## YOUR TASK
Going from the top of the data below, give again each line through the one containing "collar_depth = 5.0", both ends kept.

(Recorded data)
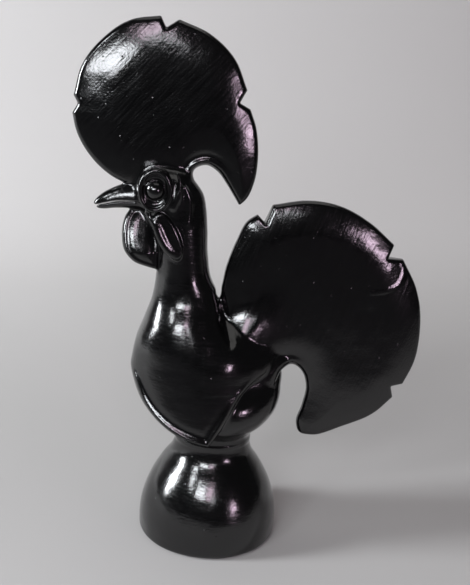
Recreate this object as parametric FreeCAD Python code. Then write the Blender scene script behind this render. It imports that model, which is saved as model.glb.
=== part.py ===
import FreeCAD, Part
import math
import os

# A clay rooster on a bell foot, luted together from thrown, moulded and cut pieces.
# Millimetres. +Z is up, the beak points along -X and the rooster's left side is at -Y.
# The origin is the centre of the flat ring that the foot rests on.

# Clay slip left between two luted pieces, and how far a cutting shape runs past what it cuts
slip_gap = 0.15
cut_overrun = 5.0

# Foot: a thrown bell, open below
foot_radius = 28.0
foot_height = 41.0
foot_wall = 4.0
foot_rim_round = 1.4
waist_radius = 14.8
collar_depth = 5.0

# Spigot of the body, which drops into the foot's collar, and the coil pressed in below it
spigot_radius = 9.8
spigot_length = 8.0
vent_radius = 5.6

# Body with neck and head: two press-moulded shells and the strip pressed over their seam
body_height = 107.0
chest_reach = 34.0
body_half_width = 22.0
body_wall = 4.0
seam_strip_width = 6.0
seam_strip_depth = 1.6

# Comb: a slab cut to shape, its tongue in a slot in the crown
comb_length = 68.0
comb_height = 65.7
comb_thickness = 8.4
comb_lead = 35.0
comb_drop = 13.7

# Tail: a slab cut to shape, its tongue in a slot down the back
tail_length = 83.5
tail_height = 97.0
tail_thickness = 9.0
tail_lead = 1.0
tail_drop = 0.5

# What both slabs share
slab_bevel = 2.6
tongue_thickness = 5.0
tongue_depth = 2.4

# Beak: two cones, one over the other
beak_length = 20.0
beak_width = 10.4
beak_upper_depth = 8.4
beak_lower_depth = 4.8

# Wattle: a flap under the beak
wattle_length = 14.0
wattle_height = 24.5
wattle_thickness = 6.0
wattle_bevel = 1.6

# Eyes: a raised ring with a ball pressed into it
eye_ring_length = 12.6
eye_ring_height = 16.2
eye_ring_band = 2.2
eye_ring_rise = 1.8
eye_ring_bevel = 0.9
eye_sink = 0.4

# Ear lobes: long drops below the eyes
lobe_length = 20.0
lobe_width = 8.0
lobe_rise = 1.2
lobe_bevel = 1.3
lobe_lean_degrees = 27.0

# Points round one level of the body
level_points = 8

# The foot's outline: share of its height, and share of the way in from its radius to the waist's
foot_profile_shares = (
    (0.20, 0.00),
    (0.37, 0.09),
    (0.54, 0.28),
    (0.71, 0.57),
    (0.86, 0.88),
    (1.00, 1.00),
)

# Levels of the upper body, neck and head: share of the body's height above the waist, front
# and back as shares of the chest's reach, and half width as a share of the body's
cheek_share = 0.41
upper_body_shares = (
    (-0.02, -0.60, 0.35, 0.60),
    (0.10, -0.88, 0.52, 0.86),
    (0.20, -0.98, 0.60, 0.97),
    (0.29, -1.00, 0.54, 1.00),
    (0.38, -0.955, 0.28, 0.93),
    (0.46, -0.87, 0.06, 0.76),
    (0.535, -0.795, -0.01, 0.57),
    (0.61, -0.765, -0.135, 0.46),
    (0.70, -0.77, -0.19, 0.42),
    (0.78, -0.82, -0.21, 0.41),
    (0.855, -0.98, -0.235, cheek_share),
    (0.92, -1.035, -0.30, cheek_share),
    (0.965, -0.99, -0.42, 0.33),
    (1.00, -0.90, -0.55, 0.17),
)
hollow_levels = 10

# Levels of the cone under the body, by the same measures
under_body_shares = (
    (0.00, -0.435, 0.435, 0.673),
    (0.03, -0.45, 0.47, 0.70),
    (0.07, -0.48, 0.62, 0.80),
    (0.11, -0.52, 0.71, 0.86),
    (0.16, -0.66, 0.76, 0.84),
    (0.22, -0.74, 0.765, 0.66),
    (0.28, -0.76, 0.73, 0.46),
    (0.34, -0.70, 0.64, 0.38),
)

# Lower edge of the heart-shaped sides, from the chest down to the point and up to the tail:
# shares of the chest's reach, and of the body's height above the waist
heart_front_shares = (
    (-1.10, 0.33),
    (-1.00, 0.25),
    (-0.86, 0.165),
    (-0.62, 0.095),
    (-0.36, 0.055),
    (-0.12, 0.034),
)
heart_back_shares = (
    (-0.12, 0.034),
    (0.08, 0.137),
    (0.23, 0.215),
    (0.40, 0.262),
    (0.60, 0.29),
)
seam_strip_shares = (0.12, 0.50)

# Runs of the comb's outline, from its front round to the arch over the neck: shares of its
# length back from its front, and of its height up from its lowest point
comb_runs_shares = (
    ((0.38, 0.08), (0.25, 0.115), (0.10, 0.24), (0.018, 0.385), (0.0, 0.468)),
    ((0.028, 0.518),),
    ((0.005, 0.560), (0.047, 0.73), (0.16, 0.88), (0.29, 0.97), (0.44, 1.00)),
    ((0.470, 0.943),),
    ((0.536, 0.988), (0.70, 0.925), (0.84, 0.80), (0.915, 0.643)),
    ((0.879, 0.574),),
    ((0.940, 0.543), (0.98, 0.44), (1.00, 0.30), (0.99, 0.14), (0.95, 0.035), (0.915, 0.0)),
    ((0.915, 0.0), (0.89, 0.04), (0.835, 0.125), (0.78, 0.192), (0.72, 0.22), (0.66, 0.195), (0.64, 0.13)),
)
comb_tongue_shares = (0.40, 0.60)

# Runs of the tail's outline, from its front round to the arch and the root in the back
tail_runs_shares = (
    ((-0.03, 0.55), (0.00, 0.62), (0.02, 0.72), (0.06, 0.83), (0.105, 0.91), (0.150, 0.938)),
    ((0.185, 0.908),),
    ((0.215, 0.978), (0.38, 1.00), (0.55, 0.98), (0.70, 0.91), (0.808, 0.838)),
    ((0.780, 0.785),),
    ((0.860, 0.780), (0.943, 0.66), (0.988, 0.49), (0.98, 0.34), (0.935, 0.238)),
    ((0.872, 0.232),),
    ((0.893, 0.180), (0.80, 0.10), (0.65, 0.04), (0.50, 0.0), (0.435, 0.015), (0.420, 0.05),
     (0.442, 0.14), (0.452, 0.22), (0.42, 0.29), (0.36, 0.322), (0.31, 0.31), (0.27, 0.25)),
    ((-0.08, 0.25),),
    ((-0.08, 0.55),),
)
tail_tongue_shares = (0.35, 0.51)

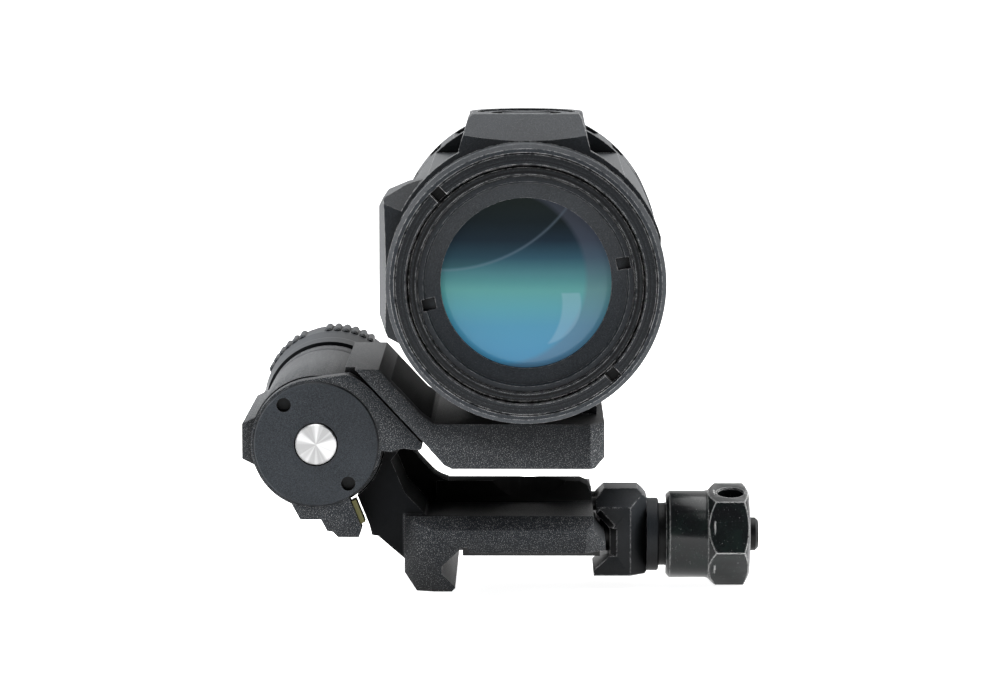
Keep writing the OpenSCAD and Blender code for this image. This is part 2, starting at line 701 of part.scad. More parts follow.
module objective_cell() {
    color([0.1, 0.1, 0.11]) opt_turned([
        [13.65, front_y + 0.5], [13.85, front_y + 0.3], [14.7, front_y + 0.3],
        [14.9, front_y + 0.5], [14.9, front_y + 4.1], [bezel_r, front_y + 4.1],
        [bezel_r, front_y + 5.6], [15.3, front_y + 5.6], [15.3, front_y + 7.5],
        [14.7, front_y + 7.5], [14.7, front_y + 8.7], [15.3, front_y + 8.7],
        [15.3, front_y + 11.2],
        [10.2, front_y + 11.2], [10.2, front_y + 8.8], [11.6, front_y + 8.8],
        [11.6, front_y + 2.7], [13.65, front_y + 2.7]]);
}

module objective_retainer() {
    color([0.09, 0.09, 0.1]) difference() {
        opt_turned([[13.6, front_y + 0.75], [13.6, front_y + 2.7], [11.55, front_y + 2.7],
            [11.55, front_y + 3.05], [clear_r, front_y + 3.05], [clear_r, front_y + 2.1],
            [12.7, front_y + 1.3], [12.9, front_y + 0.75]]);
        slot_pair(12, 11.6, 13.3, front_y + 1.9, 1.5);
    }
}

lens_y = front_y + 3.3;  // front edge of the objective lens
crown_front = 33;
crown_rear = 30;

module objective_crown() {
    color([0.2, 0.5, 0.6, 0.6]) lens(11.5, lens_y, lens_y + 1, crown_front,
        crown_rear);
}

module objective_flint() {
    color([0.3, 0.55, 0.6, 0.6]) lens(11.5, lens_y + 1, lens_y + 5.5,
        -crown_rear, -160);
}

module objective_seal() {
    color([0.06, 0.06, 0.06]) translate([0, front_y + 5.6 + 2, axis_h]) rotate([-90, 0, 0])
        rotate_extrude() translate([14.75, 0]) square([0.55, 1]);
}

module erector_gimbal() {
    color([0.5, 0.45, 0.3]) difference() {
        union() {
            opt_cyl(13.6, pivot_y - 2.2, pivot_y + 2.2);
            translate([0, pivot_y, axis_h - 15.4]) cylinder(r = 1, h = 30.8);
        }
        opt_cyl(10.6, pivot_y - 5, pivot_y + 5);
        x_cyl(1 + fit, -20, 20, pivot_y, axis_h);
    }
}

module erector_tube() {
    color([0.12, 0.12, 0.12]) difference() {
        union() {
            opt_cyl(9, -21, 9.5);
            opt_cyl(9.6, -21, -16);
            x_cyl(1, -13, 13, pivot_y, axis_h);
        }
        opt_cyl(7.2, -22, 10);
        opt_cyl(8, -22, -14);
        opt_cyl(8, 2, 10);
    }
}

module erector_front_lens() {
    color([0.6, 0.75, 0.8, 0.6]) lens(8, -19, -15.6, 26, 26);
}

module erector_rear_lens() {
    color([0.6, 0.75, 0.8, 0.6]) lens(8, 3.4, 6.6, 26, 26);
}

// A bowed leaf between the housing's bore and the erector, opposite both plungers
module erector_spring() {
    bow_r = 12;
    thick = 0.35;
    half_arc = 32;
    away = 22.1;
    cx = away * cos(-45);
    cz = axis_h + away * sin(-45);
    color([0.65, 0.6, 0.4]) along_y(-20.5, -16.5) polygon(concat(
        arc_pts(bow_r, 135 - half_arc, 135 + half_arc, 16, cx, cz),
        arc_pts(bow_r - thick, 135 + half_arc, 135 - half_arc, 16, cx, cz)));
}

// ---- adjusters ----

// Adjuster dial in its own frame, with the outer face at z = 0 and the stem below it
module dial_shape() {
    difference() {
        union() {
            cylinder(r = dial_r - 0.25, h = 1.5);
            translate([0, 0, -3.6]) cylinder(r = 2.55, h = 3.7);
        }
        // ring groove round the hub
        translate([0, 0, 0.9]) difference() {
            cylinder(r = 4.5, h = 1);
            cylinder(r = 3.1, h = 3, center = true);
        }
        // coin slot
        translate([-2.9, -0.55, 0.7]) cube([5.8, 1.1, 1]);
        // blind bore of the plunger
        translate([0, 0, -4]) cylinder(r = 1.55, h = 4.2);
        // grip notches on the rim
        for (i = [0:23]) {
            rotate([0, 0, 15 * i]) translate([dial_r - 0.25, 0, 0.9]) cylinder(r = 0.3, h = 1, $fn = 16);
        }
    }
}

module elevation_dial() {
    color([0.2, 0.2, 0.21]) translate([0, dial_y, boss_top_z - 1.7]) dial_shape();
}

module elevation_plunger() {
    color([0.7, 0.7, 0.7]) translate([0, dial_y, axis_h + 9.7]) cylinder(r = 1.5, h = 8.6);
}

module windage_dial() {
    color([0.2, 0.2, 0.21]) translate([boss_side_x + 1.7, dial_y, axis_h]) rotate([0, -90, 0])
        dial_shape();
}

module windage_plunger() {
    color([0.7, 0.7, 0.7]) x_cyl(1.5, boss_side_x + 1.9, -9.7, dial_y, axis_h);
}

module dial_seals() {
    color([0.06, 0.06, 0.06]) {
        translate([0, dial_y, boss_top_z - 1.9]) rotate_extrude() translate([3.4, 0]) circle(r = 0.1);
        translate([boss_side_x + 1.9, dial_y, axis_h]) rotate([0, 90, 0]) rotate_extrude()
            translate([3.4, 0]) circle(r = 0.1);
    }
}

// ---- eyepiece ----

module diopter_ring() {
    outer = 18.15;
    color([0.13, 0.13, 0.14]) difference() {
        opt_turned([[15.55, 17.8], [outer - 0.6, 17.8], [outer, 18.4], [outer, rear_y - 1],
            [outer - 0.9, rear_y], [14.6, rear_y], [14.3, rear_y - 0.3], [14.3, 28], [15.55, 28]]);
        // grip flutes
        for (i = [0:23]) {
            translate([0, 0, axis_h]) rotate([0, 15 * i, 0]) translate([outer + 1.1, 21, 0])
                rotate([-90, 0, 0]) cylinder(r = 1.7, h = 10, $fn = 32);
        }
    }
}

module eyepiece_cell() {
    color([0.1, 0.1, 0.1]) difference() {
        opt_turned([[0, 17.6], [bore_r - 0.1, 17.6], [bore_r - 0.1, 31.7], [13.8, 32.1], [0, 32.1]]);
        opt_cyl(10.2, 10, 40);
        opt_cyl(11.6, 22.4, 40);
        opt_cyl(13.2, 29.6, 40);
        translate([-1.05, 21.9, axis_h + 12.6]) cube([2.1, 3.2, 3]);
    }
}

module eyepiece_key() {
    color([0.6, 0.6, 0.6]) translate([-1, 22, axis_h + 12.6]) cube([2, 3, 2.2]);
}

module field_lens() {
    color([0.6, 0.75, 0.8, 0.6]) lens(11.5, 22.6, 25, -60, 24);
}

module eye_lens() {
    color([0.6, 0.75, 0.8, 0.6]) lens(11.5, 28, 29.6, -90, 50);
}

module eyepiece_retainer() {
    color([0.1, 0.1, 0.1]) difference() {
        opt_turned([[13.15, 29.85], [13.15, 31.4], [12.4, 31.4], [clear_r, 31], [clear_r, 29.85]]);
        translate([0, 36, 0]) slot_pair(90, 11.3, 12.9, 0, 1.5);
    }
}

rail_base();
recoil_key();
clamp_bolt();
jaw_guide_pins();
clamp_jaw();
jaw_washer();
jaw_collar();
clamp_nut();
pivot_sleeve();
pivot_cap();
pivot_shim();
thrust_washers();
lock_pin();
lock_cross_pin();
lock_spring();
release_knob();
knob_screw();
swing_arm();
saddle_screws();
tube_body();
objective_bezel();
objective_cell();
objective_retainer();
objective_crown();
objective_flint();
objective_seal();
erector_gimbal();
erector_tube();
erector_front_lens();
erector_rear_lens();
erector_spring();
elevation_dial();
elevation_plunger();
windage_dial();
windage_plunger();
dial_seals();
diopter_ring();
eyepiece_cell();
field_lens();
eye_lens();
eyepiece_retainer();
eyepiece_key();
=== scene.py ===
"""A flip-to-side optical magnifier on a rail clamp mount: materials, soft edges, lens and studio."""

import json
import math

import bmesh
import bpy
from mathutils import Matrix, Vector


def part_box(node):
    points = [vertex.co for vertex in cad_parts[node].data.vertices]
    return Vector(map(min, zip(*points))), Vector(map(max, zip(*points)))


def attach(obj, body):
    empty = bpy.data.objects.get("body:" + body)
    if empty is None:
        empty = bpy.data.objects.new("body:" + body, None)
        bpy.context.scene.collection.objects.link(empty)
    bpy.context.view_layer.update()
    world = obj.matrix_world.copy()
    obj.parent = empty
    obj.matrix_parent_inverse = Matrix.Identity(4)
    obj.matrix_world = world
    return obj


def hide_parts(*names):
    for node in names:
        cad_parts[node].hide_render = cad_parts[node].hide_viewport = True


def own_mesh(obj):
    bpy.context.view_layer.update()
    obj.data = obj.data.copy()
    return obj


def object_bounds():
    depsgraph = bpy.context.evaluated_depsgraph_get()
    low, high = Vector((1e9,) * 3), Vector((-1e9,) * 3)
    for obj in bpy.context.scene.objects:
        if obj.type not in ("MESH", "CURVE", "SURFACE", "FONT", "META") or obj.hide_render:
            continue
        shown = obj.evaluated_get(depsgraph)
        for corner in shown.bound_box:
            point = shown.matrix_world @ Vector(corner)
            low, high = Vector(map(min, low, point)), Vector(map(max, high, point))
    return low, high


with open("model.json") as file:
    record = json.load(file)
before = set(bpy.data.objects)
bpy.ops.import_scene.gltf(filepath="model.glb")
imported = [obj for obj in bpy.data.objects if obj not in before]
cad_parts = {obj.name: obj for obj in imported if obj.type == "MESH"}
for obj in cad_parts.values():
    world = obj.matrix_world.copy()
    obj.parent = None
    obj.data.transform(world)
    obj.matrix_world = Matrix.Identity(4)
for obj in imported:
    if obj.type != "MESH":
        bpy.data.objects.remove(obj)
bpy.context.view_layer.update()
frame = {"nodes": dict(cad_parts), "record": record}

MM = 0.001
CLEAR_R = 10.8           # the objective's clear radius in millimetres
NODES = frame["nodes"]
NODE_BODY = {n: b for b, ns in frame["record"]["behaviour"]["bodies"].items() for n in ns}
SLOT = {s["node"]: s["material_slot"] for s in frame["record"]["subparts"]}


def bore_centre(node):
    """The x and z, in metres, of the line along Y that a turned node is centred on."""
    low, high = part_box(node)
    return (low.x + high.x) / 2, (low.z + high.z) / 2


# ---- camera ----

def add_camera():
    """The photograph's view: from in front of the objective, a little above it, with a long lens."""
    low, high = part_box("objective_bezel")
    target = Vector(((low.x + high.x) / 2, low.y, (low.z + high.z) / 2))
    pitch = math.radians(6.69)
    yaw = math.radians(0.44)
    distance = 485 * MM
    right_of_axis = 3.25 * MM
    above_axis = 8.13 * MM
    ahead = Vector((-math.sin(yaw) * math.cos(pitch), math.cos(yaw) * math.cos(pitch), -math.sin(pitch)))
    right = Vector((math.cos(yaw), math.sin(yaw), 0))
    up = right.cross(ahead)
    camera = bpy.data.objects.new("camera", bpy.data.cameras.new("camera"))
    camera.data.lens = 139.7
    camera.data.sensor_width = 36
    camera.data.clip_start = 0.01
    place = target - distance * ahead - right_of_axis * right - above_axis * up
    turn = Matrix((right, up, -ahead)).transposed().to_4x4()
    camera.matrix_world = Matrix.Translation(place) @ turn
    bpy.context.scene.collection.objects.link(camera)
    bpy.context.scene.camera = camera


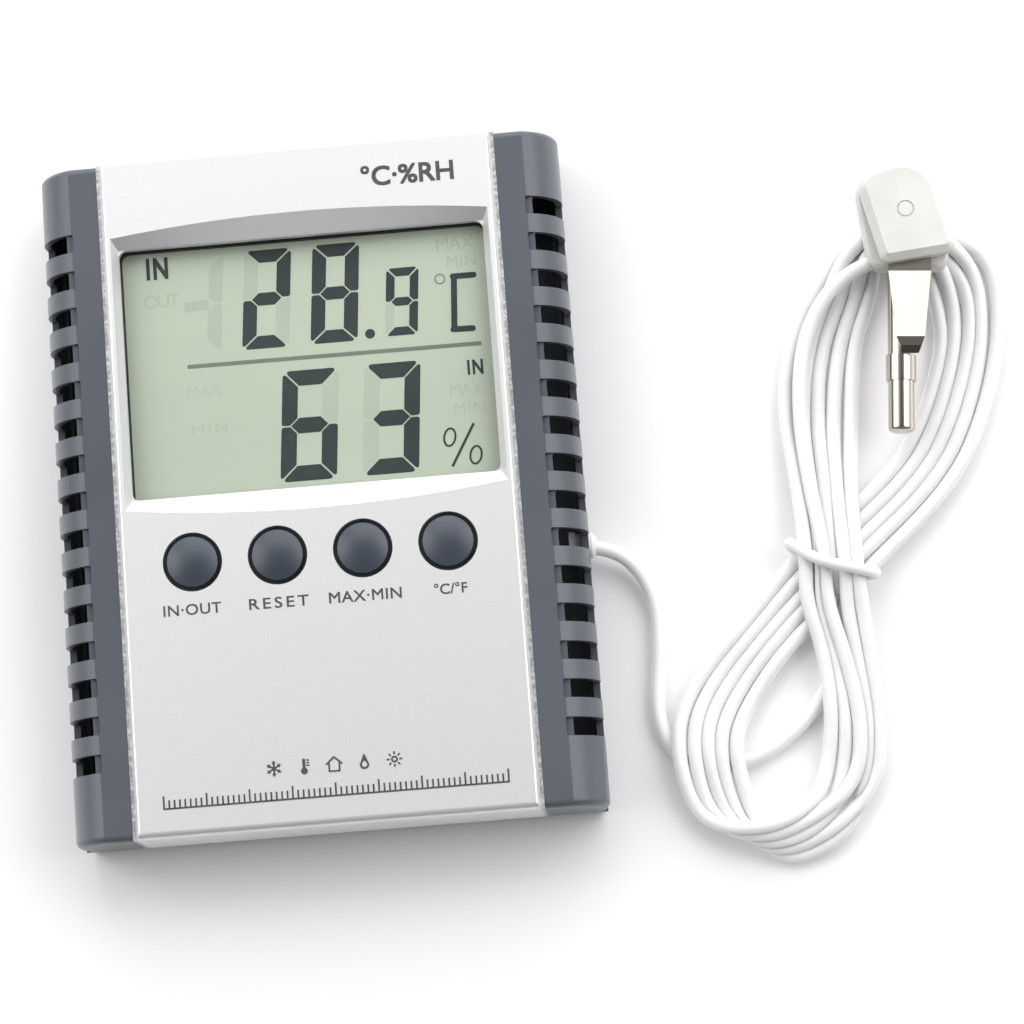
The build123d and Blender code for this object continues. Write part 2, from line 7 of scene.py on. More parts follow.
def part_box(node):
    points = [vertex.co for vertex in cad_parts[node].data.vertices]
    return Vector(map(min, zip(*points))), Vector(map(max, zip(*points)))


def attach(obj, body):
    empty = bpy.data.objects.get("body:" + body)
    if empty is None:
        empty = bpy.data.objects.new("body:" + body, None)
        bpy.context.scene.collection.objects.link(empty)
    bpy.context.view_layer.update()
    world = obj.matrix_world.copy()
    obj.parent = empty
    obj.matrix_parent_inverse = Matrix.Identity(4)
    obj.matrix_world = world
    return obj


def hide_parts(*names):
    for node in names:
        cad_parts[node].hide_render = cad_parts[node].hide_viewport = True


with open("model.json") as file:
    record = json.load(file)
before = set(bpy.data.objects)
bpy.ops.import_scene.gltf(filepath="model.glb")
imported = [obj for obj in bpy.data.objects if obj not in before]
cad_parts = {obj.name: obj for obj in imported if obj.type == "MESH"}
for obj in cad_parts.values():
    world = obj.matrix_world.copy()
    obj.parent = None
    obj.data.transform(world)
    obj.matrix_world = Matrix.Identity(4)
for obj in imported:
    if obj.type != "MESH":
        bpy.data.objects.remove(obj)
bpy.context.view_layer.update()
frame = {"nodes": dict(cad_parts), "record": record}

nodes = frame["nodes"]
mm = 0.001


def deselectAll():
    if bpy.context.object and bpy.context.object.mode != "OBJECT":
        bpy.ops.object.mode_set(mode="OBJECT")
    bpy.ops.object.select_all(action="DESELECT")


def pick(obj):
    deselectAll()
    obj.select_set(True)
    bpy.context.view_layer.objects.active = obj


def applyPlace(obj):                  # puts the piece's place, turn and size into its mesh
    pick(obj)
    bpy.ops.object.transform_apply(location=True, rotation=True, scale=True)


def selectVerts(obj, rule):           # edit mode, with the vertices that fit the rule selected
    pick(obj)
    for vertex in obj.data.vertices:
        vertex.select = rule(vertex.co)
    for edge in obj.data.edges:
        edge.select = all(obj.data.vertices[v].select for v in edge.vertices)
    for face in obj.data.polygons:
        face.select = all(obj.data.vertices[v].select for v in face.vertices)
    bpy.ops.object.mode_set(mode="EDIT")


def joinPieces(pieces):
    deselectAll()
    for piece in pieces:
        piece.select_set(True)
    bpy.context.view_layer.objects.active = pieces[0]
    if len(pieces) > 1:
        bpy.ops.object.join()
    return bpy.context.view_layer.objects.active


def stagger(pieces):                  # pieces that cross must not share a surface
    for k, piece in enumerate(pieces):
        piece.data.transform(Matrix.Translation((0, 0, (k % 9) * 0.003 * mm)))
    return pieces


def thicken(obj, depth):              # a flat outline becomes a thin solid, depth upwards
    pick(obj)
    bpy.ops.object.mode_set(mode="EDIT")
    bpy.ops.mesh.select_all(action="SELECT")
    bpy.ops.mesh.extrude_region_move(TRANSFORM_OT_translate={"value": (0, 0, depth)})
    bpy.ops.mesh.select_all(action="SELECT")
    bpy.ops.mesh.normals_make_consistent(inside=False)
    bpy.ops.object.mode_set(mode="OBJECT")


def finishPiece(obj, name, finish, body="root"):
    applyPlace(obj)
    obj.name = name
    obj.data.name = name
    obj.data.materials.clear()
    obj.data.materials.append(finish)
    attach(obj, body)
    return obj


cameraSettings = {
    "place": (0.0601, -0.1268, 0.6709),
    "lookAt": (0.0359, -0.0070, 0.010),
    "upHint": (0.0829, 0.9811, 0.1748),
    "lens": 124.3,
}


def addCamera(settings):
    place = Vector(settings["place"])
    back = (place - Vector(settings["lookAt"])).normalized()
    right = Vector(settings["upHint"]).cross(back).normalized()
    up = back.cross(right)
    bpy.ops.object.camera_add()
    camera = bpy.context.object
    turn = Matrix((right, up, back)).transposed().to_4x4()
    camera.matrix_world = Matrix.Translation(place) @ turn
    camera.data.lens = settings["lens"]
    camera.data.clip_start = 0.01
    bpy.context.scene.camera = camera


addCamera(cameraSettings)
print("camera placed")


def newFinish(name, color, rough, metal=0.0, specular=0.5, coat=0.0, coatRough=0.1):
    finish = bpy.data.materials.new(name)
    finish.use_nodes = True
    shader = finish.node_tree.nodes["Principled BSDF"]
    shader.inputs["Base Color"].default_value = (*color, 1.0)
    shader.inputs["Roughness"].default_value = rough
    shader.inputs["Metallic"].default_value = metal
    shader.inputs["Specular IOR Level"].default_value = specular
    shader.inputs["Coat Weight"].default_value = coat
    shader.inputs["Coat Roughness"].default_value = coatRough
    return finish, finish.node_tree, shader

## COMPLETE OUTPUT
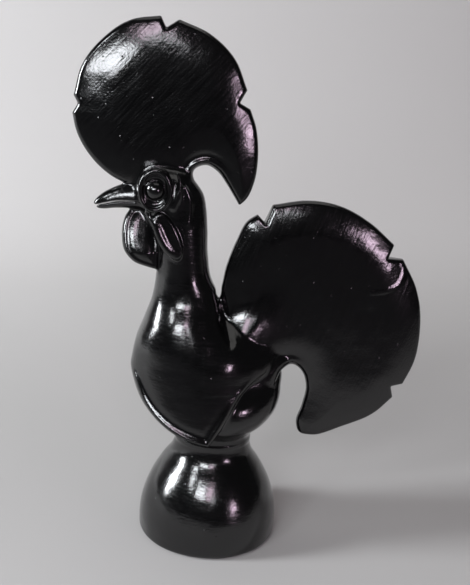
Recreate this object as parametric FreeCAD Python code. Then write the Blender scene script behind this render. It imports that model, which is saved as model.glb.
=== part.py ===
import FreeCAD, Part
import math
import os

# A clay rooster on a bell foot, luted together from thrown, moulded and cut pieces.
# Millimetres. +Z is up, the beak points along -X and the rooster's left side is at -Y.
# The origin is the centre of the flat ring that the foot rests on.

# Clay slip left between two luted pieces, and how far a cutting shape runs past what it cuts
slip_gap = 0.15
cut_overrun = 5.0

# Foot: a thrown bell, open below
foot_radius = 28.0
foot_height = 41.0
foot_wall = 4.0
foot_rim_round = 1.4
waist_radius = 14.8
collar_depth = 5.0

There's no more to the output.